GOAL
Set down, exactly as written, only the lines starting with the one that holds "0.64), 0.28, 1.0)" and ending with the one that holds "obj.data.transform(obj.matrix_world)".

RECORDS TO PROCESS

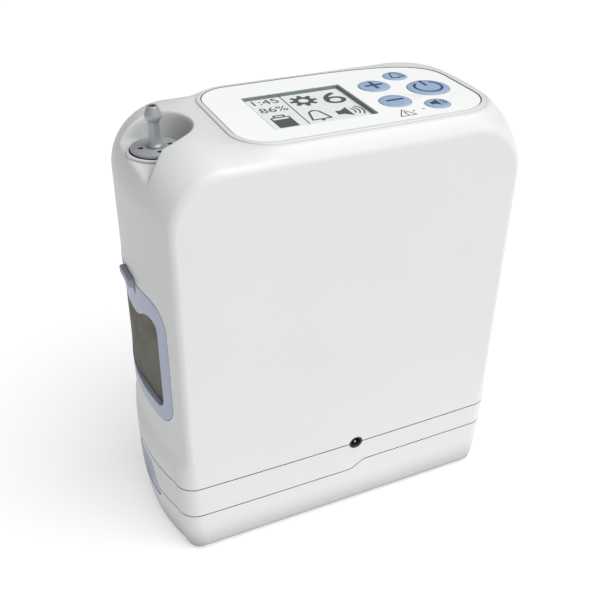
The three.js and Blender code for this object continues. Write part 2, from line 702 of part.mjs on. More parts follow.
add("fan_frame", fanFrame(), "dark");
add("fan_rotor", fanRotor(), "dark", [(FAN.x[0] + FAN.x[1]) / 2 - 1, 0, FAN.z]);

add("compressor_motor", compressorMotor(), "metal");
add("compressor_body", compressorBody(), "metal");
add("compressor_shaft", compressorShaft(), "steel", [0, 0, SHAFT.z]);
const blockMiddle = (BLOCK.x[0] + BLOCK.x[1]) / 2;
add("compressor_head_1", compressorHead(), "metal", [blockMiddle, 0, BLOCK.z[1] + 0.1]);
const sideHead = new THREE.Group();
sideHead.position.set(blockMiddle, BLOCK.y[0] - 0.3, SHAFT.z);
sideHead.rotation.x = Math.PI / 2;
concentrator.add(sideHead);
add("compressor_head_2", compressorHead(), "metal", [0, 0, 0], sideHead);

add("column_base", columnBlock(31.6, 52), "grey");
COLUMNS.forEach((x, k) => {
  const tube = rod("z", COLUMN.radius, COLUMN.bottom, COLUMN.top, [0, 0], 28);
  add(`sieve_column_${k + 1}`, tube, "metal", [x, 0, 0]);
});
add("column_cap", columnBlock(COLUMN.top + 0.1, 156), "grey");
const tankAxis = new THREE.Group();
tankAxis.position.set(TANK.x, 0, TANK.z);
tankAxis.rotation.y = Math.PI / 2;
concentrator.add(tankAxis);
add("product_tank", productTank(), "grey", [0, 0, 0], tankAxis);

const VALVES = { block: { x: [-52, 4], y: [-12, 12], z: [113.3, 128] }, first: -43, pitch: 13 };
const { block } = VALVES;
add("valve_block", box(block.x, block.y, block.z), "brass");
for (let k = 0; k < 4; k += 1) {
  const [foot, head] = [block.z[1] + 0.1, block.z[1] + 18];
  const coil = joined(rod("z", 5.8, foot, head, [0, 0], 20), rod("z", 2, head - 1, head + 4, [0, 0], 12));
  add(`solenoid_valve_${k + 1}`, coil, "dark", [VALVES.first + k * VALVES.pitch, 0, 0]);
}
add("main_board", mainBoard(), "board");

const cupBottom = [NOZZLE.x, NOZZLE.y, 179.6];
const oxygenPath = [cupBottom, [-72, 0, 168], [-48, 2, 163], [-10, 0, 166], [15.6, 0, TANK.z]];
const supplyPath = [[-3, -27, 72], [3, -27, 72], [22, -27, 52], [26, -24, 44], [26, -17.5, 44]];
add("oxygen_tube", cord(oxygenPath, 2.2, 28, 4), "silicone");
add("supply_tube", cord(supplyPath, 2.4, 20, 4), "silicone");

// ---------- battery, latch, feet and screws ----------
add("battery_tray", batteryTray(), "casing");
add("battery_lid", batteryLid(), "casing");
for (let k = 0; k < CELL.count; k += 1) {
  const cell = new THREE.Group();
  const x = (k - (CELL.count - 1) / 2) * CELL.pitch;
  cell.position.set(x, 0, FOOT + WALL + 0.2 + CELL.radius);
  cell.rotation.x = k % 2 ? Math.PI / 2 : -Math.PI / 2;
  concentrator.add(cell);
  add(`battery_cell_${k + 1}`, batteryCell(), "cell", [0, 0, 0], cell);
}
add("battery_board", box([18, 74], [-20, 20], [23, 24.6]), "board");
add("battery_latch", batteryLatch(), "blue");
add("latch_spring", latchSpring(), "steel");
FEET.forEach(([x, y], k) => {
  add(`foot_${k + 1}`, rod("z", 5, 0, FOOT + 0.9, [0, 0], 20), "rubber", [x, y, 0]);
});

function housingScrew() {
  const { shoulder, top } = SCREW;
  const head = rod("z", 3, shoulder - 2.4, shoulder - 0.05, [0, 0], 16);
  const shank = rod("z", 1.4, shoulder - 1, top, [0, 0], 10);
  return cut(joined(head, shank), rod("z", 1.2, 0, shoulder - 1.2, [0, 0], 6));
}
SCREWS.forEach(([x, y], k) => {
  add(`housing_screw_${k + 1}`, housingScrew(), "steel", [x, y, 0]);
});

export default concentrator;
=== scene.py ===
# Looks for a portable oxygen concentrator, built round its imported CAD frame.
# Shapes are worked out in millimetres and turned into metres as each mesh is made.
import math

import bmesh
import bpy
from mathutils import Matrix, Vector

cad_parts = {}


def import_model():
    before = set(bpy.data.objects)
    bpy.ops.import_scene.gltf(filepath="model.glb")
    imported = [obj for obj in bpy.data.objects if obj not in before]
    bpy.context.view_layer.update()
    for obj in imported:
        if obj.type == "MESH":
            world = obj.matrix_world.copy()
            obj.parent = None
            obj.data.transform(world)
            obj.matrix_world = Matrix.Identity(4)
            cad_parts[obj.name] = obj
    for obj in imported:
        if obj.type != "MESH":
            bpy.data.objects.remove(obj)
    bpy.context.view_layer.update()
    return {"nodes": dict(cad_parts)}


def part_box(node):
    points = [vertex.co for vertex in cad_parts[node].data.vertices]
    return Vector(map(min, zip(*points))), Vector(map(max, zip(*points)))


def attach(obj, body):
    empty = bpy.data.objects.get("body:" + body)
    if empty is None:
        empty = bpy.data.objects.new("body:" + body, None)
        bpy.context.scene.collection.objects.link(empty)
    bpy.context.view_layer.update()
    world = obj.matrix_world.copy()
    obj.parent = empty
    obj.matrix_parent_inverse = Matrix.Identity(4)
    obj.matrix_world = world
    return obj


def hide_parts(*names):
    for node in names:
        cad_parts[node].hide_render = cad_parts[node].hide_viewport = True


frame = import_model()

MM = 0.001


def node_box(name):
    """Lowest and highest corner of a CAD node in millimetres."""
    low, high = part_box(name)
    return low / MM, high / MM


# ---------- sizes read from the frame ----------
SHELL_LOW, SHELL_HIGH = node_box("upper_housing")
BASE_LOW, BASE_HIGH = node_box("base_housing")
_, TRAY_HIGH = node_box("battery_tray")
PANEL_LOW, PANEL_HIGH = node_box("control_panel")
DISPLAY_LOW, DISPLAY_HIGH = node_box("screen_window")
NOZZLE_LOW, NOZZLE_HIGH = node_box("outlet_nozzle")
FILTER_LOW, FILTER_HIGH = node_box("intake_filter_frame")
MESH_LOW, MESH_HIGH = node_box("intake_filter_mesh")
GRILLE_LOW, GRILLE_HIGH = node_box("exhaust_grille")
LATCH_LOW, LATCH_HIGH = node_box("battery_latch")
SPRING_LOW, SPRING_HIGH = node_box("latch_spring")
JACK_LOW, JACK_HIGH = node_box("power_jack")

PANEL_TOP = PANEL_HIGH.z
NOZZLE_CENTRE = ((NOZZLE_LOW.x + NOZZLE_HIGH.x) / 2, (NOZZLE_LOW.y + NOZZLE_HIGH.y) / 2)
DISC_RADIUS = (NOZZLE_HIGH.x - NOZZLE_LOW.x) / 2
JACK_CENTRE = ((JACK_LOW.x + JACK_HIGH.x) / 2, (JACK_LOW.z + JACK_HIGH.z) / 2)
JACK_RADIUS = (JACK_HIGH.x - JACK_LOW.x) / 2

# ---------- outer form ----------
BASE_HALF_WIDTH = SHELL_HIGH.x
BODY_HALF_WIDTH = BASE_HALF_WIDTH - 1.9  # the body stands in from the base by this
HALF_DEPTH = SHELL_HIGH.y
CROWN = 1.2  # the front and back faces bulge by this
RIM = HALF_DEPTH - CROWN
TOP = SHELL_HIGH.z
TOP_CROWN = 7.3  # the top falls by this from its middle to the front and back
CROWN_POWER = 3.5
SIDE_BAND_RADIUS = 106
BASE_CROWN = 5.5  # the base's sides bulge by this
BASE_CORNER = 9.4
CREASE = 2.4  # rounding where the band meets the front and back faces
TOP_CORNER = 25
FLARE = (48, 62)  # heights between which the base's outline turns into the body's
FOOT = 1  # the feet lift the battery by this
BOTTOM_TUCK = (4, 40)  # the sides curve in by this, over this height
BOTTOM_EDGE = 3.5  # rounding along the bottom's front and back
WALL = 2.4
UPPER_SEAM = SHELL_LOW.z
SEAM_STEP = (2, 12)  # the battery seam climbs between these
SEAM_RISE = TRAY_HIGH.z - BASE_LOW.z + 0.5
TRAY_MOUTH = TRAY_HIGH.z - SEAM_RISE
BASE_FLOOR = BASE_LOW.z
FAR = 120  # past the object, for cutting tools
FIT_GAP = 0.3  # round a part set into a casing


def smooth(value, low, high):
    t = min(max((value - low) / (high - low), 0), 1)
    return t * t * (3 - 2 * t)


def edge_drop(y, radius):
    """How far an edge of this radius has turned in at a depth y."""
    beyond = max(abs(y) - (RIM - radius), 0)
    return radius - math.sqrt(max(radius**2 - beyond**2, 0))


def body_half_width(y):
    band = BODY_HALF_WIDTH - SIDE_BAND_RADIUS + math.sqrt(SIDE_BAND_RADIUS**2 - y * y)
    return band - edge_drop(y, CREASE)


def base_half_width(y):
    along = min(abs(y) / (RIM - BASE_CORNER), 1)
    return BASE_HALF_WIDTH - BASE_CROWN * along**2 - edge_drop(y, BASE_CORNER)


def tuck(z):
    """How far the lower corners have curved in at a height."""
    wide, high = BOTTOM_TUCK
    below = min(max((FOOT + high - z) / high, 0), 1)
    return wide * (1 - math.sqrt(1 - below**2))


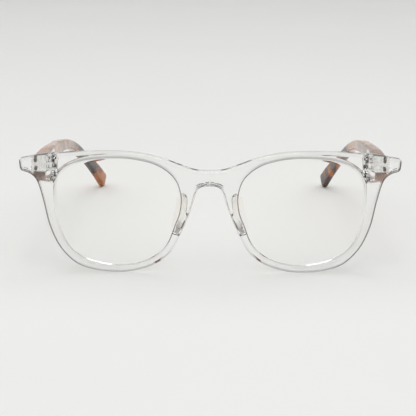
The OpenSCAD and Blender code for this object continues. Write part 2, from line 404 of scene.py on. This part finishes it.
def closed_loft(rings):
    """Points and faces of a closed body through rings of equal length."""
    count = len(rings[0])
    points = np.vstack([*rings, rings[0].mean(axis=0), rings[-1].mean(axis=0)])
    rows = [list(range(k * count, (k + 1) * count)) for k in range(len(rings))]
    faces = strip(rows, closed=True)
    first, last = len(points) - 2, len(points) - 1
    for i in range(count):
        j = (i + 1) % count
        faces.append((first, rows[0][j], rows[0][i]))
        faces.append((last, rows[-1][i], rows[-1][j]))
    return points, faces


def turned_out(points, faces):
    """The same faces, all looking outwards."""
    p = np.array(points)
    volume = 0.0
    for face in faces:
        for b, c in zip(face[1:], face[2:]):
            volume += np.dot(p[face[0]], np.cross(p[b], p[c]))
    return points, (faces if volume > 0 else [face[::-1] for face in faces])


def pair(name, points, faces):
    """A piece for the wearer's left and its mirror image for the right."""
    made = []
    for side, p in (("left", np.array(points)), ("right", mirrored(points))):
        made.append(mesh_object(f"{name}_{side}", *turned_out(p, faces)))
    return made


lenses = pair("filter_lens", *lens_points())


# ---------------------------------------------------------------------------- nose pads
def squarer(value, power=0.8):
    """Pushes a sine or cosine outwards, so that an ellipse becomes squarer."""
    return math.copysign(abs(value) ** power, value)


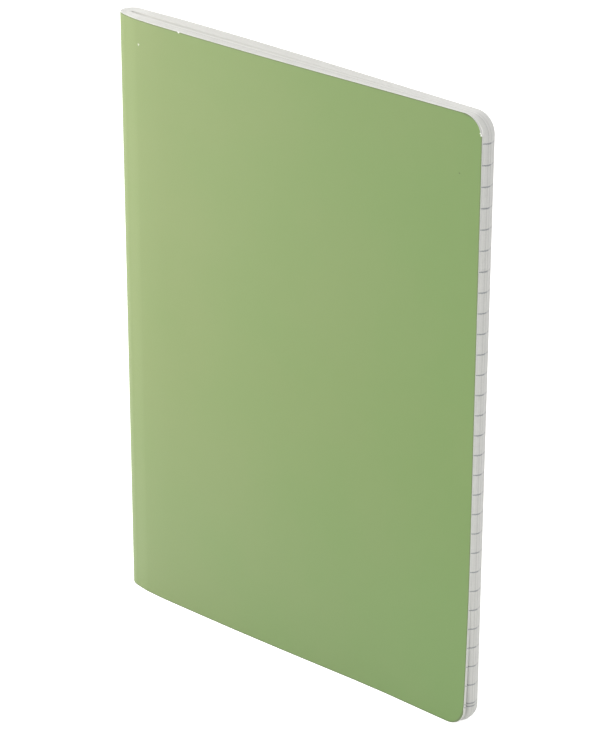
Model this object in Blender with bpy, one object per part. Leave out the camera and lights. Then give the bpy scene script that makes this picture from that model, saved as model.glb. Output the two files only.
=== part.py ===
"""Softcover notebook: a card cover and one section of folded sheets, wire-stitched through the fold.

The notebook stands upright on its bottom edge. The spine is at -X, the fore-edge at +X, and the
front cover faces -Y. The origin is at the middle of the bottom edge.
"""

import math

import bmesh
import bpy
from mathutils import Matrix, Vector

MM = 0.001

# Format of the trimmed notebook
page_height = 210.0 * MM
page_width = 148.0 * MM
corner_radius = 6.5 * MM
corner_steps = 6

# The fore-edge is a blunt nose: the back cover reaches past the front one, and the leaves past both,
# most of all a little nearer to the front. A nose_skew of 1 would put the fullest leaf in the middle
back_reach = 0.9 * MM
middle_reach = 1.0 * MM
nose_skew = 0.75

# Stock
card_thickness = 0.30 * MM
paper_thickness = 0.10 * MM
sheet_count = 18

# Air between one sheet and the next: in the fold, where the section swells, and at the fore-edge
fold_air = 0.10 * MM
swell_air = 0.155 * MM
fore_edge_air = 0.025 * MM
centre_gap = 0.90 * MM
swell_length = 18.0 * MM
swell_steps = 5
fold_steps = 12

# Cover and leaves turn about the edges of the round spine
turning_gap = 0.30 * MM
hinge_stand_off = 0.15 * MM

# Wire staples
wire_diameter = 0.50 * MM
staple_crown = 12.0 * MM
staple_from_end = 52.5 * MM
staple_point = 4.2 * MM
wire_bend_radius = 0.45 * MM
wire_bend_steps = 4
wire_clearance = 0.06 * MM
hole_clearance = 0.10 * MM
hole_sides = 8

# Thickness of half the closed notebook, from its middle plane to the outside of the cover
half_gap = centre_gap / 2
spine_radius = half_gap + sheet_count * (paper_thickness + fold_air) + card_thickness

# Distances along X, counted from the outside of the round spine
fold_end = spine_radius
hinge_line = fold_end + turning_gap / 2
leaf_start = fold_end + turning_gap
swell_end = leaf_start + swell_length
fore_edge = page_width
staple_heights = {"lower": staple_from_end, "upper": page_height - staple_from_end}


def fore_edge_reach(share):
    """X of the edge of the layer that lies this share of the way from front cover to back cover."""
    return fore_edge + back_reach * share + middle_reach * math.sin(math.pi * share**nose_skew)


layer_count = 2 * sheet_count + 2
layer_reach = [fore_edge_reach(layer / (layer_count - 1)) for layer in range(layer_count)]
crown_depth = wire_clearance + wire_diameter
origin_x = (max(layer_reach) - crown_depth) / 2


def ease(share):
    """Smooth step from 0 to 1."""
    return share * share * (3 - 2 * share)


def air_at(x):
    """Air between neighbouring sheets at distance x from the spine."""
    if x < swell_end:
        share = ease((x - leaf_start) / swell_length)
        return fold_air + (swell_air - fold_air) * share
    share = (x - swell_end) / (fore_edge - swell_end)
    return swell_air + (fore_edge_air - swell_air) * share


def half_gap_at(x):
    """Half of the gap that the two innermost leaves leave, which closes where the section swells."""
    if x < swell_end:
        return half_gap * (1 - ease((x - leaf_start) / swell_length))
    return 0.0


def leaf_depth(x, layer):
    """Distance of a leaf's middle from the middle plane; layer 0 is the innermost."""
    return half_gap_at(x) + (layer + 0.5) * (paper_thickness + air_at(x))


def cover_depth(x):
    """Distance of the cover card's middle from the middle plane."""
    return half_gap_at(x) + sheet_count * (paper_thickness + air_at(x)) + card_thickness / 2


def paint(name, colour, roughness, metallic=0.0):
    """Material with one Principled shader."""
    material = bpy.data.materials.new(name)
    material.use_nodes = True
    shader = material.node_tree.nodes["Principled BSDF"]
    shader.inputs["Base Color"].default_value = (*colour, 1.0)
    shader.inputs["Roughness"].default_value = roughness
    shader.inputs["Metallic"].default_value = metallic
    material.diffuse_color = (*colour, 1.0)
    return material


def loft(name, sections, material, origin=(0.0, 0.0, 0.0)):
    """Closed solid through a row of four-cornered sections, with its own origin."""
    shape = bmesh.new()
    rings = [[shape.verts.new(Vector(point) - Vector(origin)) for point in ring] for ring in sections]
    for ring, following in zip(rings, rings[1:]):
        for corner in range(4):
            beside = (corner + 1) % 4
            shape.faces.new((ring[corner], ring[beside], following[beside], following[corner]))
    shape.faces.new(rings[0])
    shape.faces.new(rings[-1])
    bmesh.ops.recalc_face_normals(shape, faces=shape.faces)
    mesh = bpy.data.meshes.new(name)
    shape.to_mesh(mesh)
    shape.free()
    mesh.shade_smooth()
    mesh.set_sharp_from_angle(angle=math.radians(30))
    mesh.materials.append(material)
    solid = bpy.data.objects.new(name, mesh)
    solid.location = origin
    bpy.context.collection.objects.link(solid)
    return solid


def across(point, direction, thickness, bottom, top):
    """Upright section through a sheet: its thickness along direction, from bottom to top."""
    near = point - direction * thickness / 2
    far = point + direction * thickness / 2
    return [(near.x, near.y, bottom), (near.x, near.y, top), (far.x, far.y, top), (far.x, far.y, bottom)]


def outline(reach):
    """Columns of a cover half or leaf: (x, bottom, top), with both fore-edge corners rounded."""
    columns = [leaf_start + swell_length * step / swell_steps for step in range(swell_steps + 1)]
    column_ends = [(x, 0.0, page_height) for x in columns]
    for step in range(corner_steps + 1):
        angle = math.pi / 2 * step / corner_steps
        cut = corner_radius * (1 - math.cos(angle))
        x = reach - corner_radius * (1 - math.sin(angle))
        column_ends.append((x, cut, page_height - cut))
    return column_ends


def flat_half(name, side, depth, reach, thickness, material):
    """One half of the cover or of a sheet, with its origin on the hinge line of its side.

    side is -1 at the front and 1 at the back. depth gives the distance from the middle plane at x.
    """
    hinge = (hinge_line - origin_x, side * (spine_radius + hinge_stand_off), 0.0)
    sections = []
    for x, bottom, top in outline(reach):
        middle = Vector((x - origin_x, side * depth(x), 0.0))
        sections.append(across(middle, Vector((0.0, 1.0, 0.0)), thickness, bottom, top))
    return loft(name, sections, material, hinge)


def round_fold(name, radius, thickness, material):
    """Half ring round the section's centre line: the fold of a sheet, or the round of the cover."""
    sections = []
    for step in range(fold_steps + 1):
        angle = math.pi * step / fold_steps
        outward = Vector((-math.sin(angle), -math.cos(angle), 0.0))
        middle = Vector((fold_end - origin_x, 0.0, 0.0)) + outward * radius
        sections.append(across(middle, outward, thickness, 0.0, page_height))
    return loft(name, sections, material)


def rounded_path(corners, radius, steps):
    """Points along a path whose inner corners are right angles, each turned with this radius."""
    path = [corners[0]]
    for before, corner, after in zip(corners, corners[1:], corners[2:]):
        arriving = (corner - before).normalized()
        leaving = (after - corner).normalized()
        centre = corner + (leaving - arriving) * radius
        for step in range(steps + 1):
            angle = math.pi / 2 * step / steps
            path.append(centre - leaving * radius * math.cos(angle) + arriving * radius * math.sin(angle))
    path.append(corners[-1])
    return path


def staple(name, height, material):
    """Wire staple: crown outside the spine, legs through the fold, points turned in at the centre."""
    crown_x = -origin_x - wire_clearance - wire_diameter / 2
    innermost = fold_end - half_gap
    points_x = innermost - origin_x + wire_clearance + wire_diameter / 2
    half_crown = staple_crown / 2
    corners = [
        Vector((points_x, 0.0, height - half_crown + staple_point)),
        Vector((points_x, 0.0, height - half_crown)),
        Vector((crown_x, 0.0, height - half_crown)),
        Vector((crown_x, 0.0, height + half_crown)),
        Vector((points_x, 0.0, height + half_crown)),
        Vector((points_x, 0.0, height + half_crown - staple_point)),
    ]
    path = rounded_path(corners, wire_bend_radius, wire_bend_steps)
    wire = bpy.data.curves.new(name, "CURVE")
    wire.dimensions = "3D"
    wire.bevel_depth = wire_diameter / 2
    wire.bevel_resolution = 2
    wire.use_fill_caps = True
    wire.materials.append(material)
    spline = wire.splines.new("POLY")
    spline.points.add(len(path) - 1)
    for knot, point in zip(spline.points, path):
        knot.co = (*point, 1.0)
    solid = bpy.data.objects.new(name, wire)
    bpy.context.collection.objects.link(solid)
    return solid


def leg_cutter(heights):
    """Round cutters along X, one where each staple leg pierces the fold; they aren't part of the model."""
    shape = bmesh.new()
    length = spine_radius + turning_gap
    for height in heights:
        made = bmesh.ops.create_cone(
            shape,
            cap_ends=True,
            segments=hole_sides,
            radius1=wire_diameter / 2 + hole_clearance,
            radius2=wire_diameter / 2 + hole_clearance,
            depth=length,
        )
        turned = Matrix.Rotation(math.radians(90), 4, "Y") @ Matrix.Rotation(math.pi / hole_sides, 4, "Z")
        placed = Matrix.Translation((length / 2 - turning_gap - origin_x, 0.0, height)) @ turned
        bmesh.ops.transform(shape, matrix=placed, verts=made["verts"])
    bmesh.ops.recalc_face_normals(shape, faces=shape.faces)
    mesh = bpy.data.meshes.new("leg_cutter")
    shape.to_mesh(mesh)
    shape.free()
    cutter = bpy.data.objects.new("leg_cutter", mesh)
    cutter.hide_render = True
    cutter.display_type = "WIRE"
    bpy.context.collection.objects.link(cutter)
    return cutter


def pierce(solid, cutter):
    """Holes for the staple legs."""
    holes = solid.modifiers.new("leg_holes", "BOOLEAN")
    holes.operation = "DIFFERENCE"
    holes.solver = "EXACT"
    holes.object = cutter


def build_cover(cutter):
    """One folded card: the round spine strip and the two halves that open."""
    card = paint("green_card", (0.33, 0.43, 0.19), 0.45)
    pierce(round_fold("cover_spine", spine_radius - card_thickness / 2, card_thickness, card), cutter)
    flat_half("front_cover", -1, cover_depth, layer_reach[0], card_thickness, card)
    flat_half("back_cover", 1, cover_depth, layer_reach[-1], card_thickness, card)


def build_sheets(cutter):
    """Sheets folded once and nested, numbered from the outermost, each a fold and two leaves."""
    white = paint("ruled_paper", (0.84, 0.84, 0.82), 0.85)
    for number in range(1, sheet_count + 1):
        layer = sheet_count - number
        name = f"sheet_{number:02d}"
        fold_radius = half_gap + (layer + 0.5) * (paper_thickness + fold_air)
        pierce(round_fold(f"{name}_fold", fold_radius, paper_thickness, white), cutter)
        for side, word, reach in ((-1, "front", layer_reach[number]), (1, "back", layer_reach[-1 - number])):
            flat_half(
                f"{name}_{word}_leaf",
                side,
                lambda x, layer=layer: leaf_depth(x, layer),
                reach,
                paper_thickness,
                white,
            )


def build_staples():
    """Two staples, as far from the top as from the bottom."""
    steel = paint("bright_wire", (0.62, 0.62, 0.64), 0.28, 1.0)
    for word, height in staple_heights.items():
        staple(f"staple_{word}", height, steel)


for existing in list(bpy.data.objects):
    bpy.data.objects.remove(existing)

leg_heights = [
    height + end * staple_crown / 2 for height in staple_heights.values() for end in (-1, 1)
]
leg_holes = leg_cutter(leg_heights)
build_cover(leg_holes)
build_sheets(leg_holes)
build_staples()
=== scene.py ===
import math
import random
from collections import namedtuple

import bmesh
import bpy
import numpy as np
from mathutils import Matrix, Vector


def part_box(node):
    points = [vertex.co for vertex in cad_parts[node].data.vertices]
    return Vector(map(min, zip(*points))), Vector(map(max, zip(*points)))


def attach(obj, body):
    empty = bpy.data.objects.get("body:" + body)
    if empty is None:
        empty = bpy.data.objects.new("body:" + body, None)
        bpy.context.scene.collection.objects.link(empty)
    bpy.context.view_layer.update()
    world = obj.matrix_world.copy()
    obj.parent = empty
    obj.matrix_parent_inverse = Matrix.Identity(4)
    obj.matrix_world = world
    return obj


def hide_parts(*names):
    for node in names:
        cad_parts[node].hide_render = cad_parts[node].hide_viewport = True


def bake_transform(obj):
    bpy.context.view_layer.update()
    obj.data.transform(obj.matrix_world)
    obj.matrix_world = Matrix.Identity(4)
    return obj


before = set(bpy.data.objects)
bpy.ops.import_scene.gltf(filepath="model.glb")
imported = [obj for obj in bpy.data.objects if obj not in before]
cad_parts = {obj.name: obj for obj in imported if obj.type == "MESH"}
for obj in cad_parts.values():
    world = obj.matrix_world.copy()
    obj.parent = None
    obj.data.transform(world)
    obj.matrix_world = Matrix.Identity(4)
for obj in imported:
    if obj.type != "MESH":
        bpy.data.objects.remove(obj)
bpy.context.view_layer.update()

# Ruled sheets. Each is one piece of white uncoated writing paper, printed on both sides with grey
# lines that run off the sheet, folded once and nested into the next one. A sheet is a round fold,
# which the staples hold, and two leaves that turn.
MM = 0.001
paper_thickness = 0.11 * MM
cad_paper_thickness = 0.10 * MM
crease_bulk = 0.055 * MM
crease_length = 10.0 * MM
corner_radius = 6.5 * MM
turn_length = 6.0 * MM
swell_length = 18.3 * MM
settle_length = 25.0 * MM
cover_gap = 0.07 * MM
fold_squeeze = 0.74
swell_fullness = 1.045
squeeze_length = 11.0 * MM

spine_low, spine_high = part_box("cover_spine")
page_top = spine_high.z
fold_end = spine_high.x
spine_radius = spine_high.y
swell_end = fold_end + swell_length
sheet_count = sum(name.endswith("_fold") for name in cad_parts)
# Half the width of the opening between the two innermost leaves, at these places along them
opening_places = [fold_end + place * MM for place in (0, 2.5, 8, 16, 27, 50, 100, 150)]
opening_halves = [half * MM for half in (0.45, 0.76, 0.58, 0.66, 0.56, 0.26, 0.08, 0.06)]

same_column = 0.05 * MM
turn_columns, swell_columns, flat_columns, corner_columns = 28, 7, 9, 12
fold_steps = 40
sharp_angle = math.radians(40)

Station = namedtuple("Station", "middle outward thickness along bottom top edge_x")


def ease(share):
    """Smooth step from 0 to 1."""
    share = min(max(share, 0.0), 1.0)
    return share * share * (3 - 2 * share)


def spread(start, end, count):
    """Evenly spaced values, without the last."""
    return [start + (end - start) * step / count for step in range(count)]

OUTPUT
    steel = paint("bright_wire", (0.62, 0.62, 0.64), 0.28, 1.0)
    for word, height in staple_heights.items():
        staple(f"staple_{word}", height, steel)


for existing in list(bpy.data.objects):
    bpy.data.objects.remove(existing)

leg_heights = [
    height + end * staple_crown / 2 for height in staple_heights.values() for end in (-1, 1)
]
leg_holes = leg_cutter(leg_heights)
build_cover(leg_holes)
build_sheets(leg_holes)
build_staples()
=== scene.py ===
import math
import random
from collections import namedtuple

import bmesh
import bpy
import numpy as np
from mathutils import Matrix, Vector


def part_box(node):
    points = [vertex.co for vertex in cad_parts[node].data.vertices]
    return Vector(map(min, zip(*points))), Vector(map(max, zip(*points)))


def attach(obj, body):
    empty = bpy.data.objects.get("body:" + body)
    if empty is None:
        empty = bpy.data.objects.new("body:" + body, None)
        bpy.context.scene.collection.objects.link(empty)
    bpy.context.view_layer.update()
    world = obj.matrix_world.copy()
    obj.parent = empty
    obj.matrix_parent_inverse = Matrix.Identity(4)
    obj.matrix_world = world
    return obj


def hide_parts(*names):
    for node in names:
        cad_parts[node].hide_render = cad_parts[node].hide_viewport = True


def bake_transform(obj):
    bpy.context.view_layer.update()
    obj.data.transform(obj.matrix_world)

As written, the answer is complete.